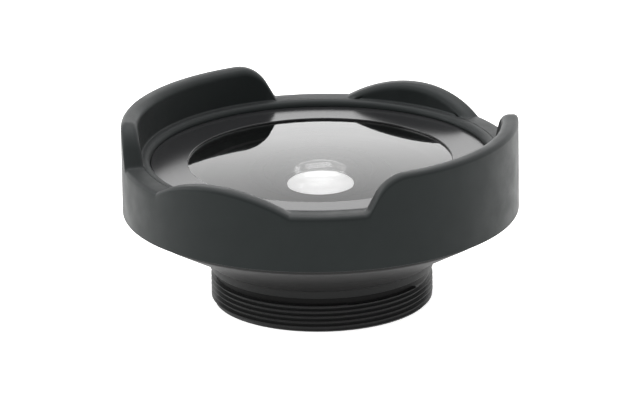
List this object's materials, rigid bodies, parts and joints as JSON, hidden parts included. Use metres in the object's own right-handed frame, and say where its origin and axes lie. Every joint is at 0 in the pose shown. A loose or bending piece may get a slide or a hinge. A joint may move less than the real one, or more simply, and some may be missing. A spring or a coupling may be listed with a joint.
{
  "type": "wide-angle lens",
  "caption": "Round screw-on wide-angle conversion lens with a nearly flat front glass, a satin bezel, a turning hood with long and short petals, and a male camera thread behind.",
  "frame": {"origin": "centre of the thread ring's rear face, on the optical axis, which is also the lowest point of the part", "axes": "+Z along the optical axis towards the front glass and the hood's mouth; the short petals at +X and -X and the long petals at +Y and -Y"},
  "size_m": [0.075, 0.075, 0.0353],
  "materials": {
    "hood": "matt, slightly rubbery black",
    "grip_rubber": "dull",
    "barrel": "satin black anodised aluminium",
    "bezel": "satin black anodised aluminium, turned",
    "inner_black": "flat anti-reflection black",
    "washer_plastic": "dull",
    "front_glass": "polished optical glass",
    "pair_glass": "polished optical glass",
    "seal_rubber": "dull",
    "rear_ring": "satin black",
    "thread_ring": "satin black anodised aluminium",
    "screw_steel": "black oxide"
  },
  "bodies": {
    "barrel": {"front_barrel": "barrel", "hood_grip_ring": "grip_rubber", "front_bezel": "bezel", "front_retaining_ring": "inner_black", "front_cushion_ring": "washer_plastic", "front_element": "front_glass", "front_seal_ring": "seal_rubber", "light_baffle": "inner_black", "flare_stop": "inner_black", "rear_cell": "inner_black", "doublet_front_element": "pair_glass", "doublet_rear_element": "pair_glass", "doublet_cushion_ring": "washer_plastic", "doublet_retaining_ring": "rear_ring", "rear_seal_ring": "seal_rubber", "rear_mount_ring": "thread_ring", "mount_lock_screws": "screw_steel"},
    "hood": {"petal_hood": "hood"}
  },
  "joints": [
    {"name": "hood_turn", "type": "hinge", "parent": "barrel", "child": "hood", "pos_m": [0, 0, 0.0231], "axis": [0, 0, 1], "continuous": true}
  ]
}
========
Each line above must be printed exactly as it appears.

SOLUTION TO THE PROBLEM>
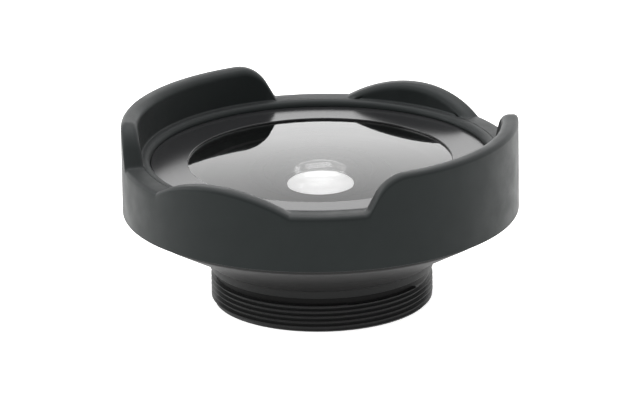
List this object's materials, rigid bodies, parts and joints as JSON, hidden parts included. Use metres in the object's own right-handed frame, and say where its origin and axes lie. Every joint is at 0 in the pose shown. A loose or bending piece may get a slide or a hinge. A joint may move less than the real one, or more simply, and some may be missing. A spring or a coupling may be listed with a joint.
{
  "type": "wide-angle lens",
  "caption": "Round screw-on wide-angle conversion lens with a nearly flat front glass, a satin bezel, a turning hood with long and short petals, and a male camera thread behind.",
  "frame": {"origin": "centre of the thread ring's rear face, on the optical axis, which is also the lowest point of the part", "axes": "+Z along the optical axis towards the front glass and the hood's mouth; the short petals at +X and -X and the long petals at +Y and -Y"},
  "size_m": [0.075, 0.075, 0.0353],
  "materials": {
    "hood": "matt, slightly rubbery black",
    "grip_rubber": "dull",
    "barrel": "satin black anodised aluminium",
    "bezel": "satin black anodised aluminium, turned",
    "inner_black": "flat anti-reflection black",
    "washer_plastic": "dull",
    "front_glass": "polished optical glass",
    "pair_glass": "polished optical glass",
    "seal_rubber": "dull",
    "rear_ring": "satin black",
    "thread_ring": "satin black anodised aluminium",
    "screw_steel": "black oxide"
  },
  "bodies": {
    "barrel": {"front_barrel": "barrel", "hood_grip_ring": "grip_rubber", "front_bezel": "bezel", "front_retaining_ring": "inner_black", "front_cushion_ring": "washer_plastic", "front_element": "front_glass", "front_seal_ring": "seal_rubber", "light_baffle": "inner_black", "flare_stop": "inner_black", "rear_cell": "inner_black", "doublet_front_element": "pair_glass", "doublet_rear_element": "pair_glass", "doublet_cushion_ring": "washer_plastic", "doublet_retaining_ring": "rear_ring", "rear_seal_ring": "seal_rubber", "rear_mount_ring": "thread_ring", "mount_lock_screws": "screw_steel"},
    "hood": {"petal_hood": "hood"}
  },
  "joints": [
    {"name": "hood_turn", "type": "hinge", "parent": "barrel", "child": "hood", "pos_m": [0, 0, 0.0231], "axis": [0, 0, 1], "continuous": true}
  ]
}